Mas na Líbia temos o agravante de ser uma sociedade com mais divisões tribais que a iraquiana. As divisões ideológicas entre muçulmanos estão presentes em maior ou menor grau em todas as sociedades de maioria islâmica, mas a Líbia é um país muito mais dividido, divisão que Muammar Gaddafi (e sua tribo) sufocava com mão de ferro. Agora é possível que a Líbia se transforme numa colcha de retalhos.
Fica claro com o pouco que podemos absorver pela frieza do jornal que para o povo líbio não era mais possível não reagir ao sistema político esquizofrênico e repressor de Muammar Gaddafi, mas o futuro na líbia não se mostra muito promissor.

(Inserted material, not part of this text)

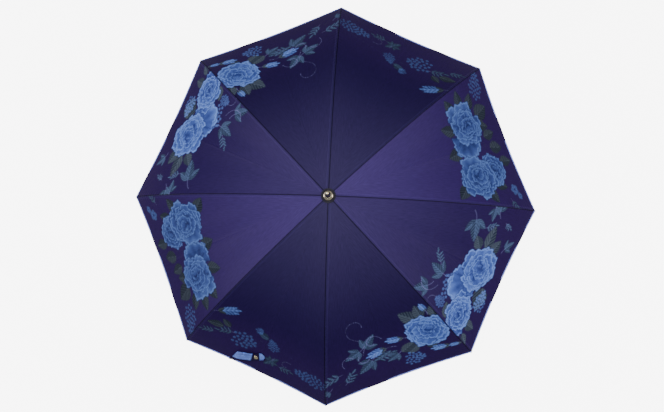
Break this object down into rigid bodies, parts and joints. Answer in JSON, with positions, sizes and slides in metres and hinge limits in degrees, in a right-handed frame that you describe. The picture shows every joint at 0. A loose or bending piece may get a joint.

Com isso, fica cada vez mais claro que a decisão brasileira de se abster de apoiar uma intervenção militar incerta foi mais um acerto da sempre respeitada (desde os bigodões do Barão) diplomacia brasileira.
Lembro de ter lido na Folha, bons anos atrás, o depoimento de um jornalista (faz muito tempo, não tenho nome de ninguém), que descreveu, numa narrativa rápida, a torpeza dos ataques de aliados contra o Iraque na primeira investida americana, sob ordens do Bushão pai, na Guerra do Golfo, em 1990. Ele (o jornalista que cobria) dizia ver, barbarizado, aviões americanos passando como bólidos e metralhando mulheres que fugiam dos ataques carregando crianças ao colo. O que ocorre na Líbia é idêntico: os mocinhos do épico, segundo denúncias de fiéis a Gadafi, atiram em tudo que se mexe. O povo líbio quer mudanças, mas o que ouço desde que tento entender o modelo autoritário de democracia no Ocidente é que não se faz justiça com as próprias mãos. A frase do Cabañas ("Quais interesses exatamente estão em jogo?") aplica-se a tudo que envolve a política externa dos Estados Unidos. Qualquer coisa pode ser verdade, menos a versão oficial.
Concordo com tudo Paulo, com uma ressalva: as denúncias de fiéis a Gadafi têm o mesmo valor de verdade que as denúncias dos fiéis aos EUA.
Aliás, existem versões confiáveis numa guerra brutal como essa?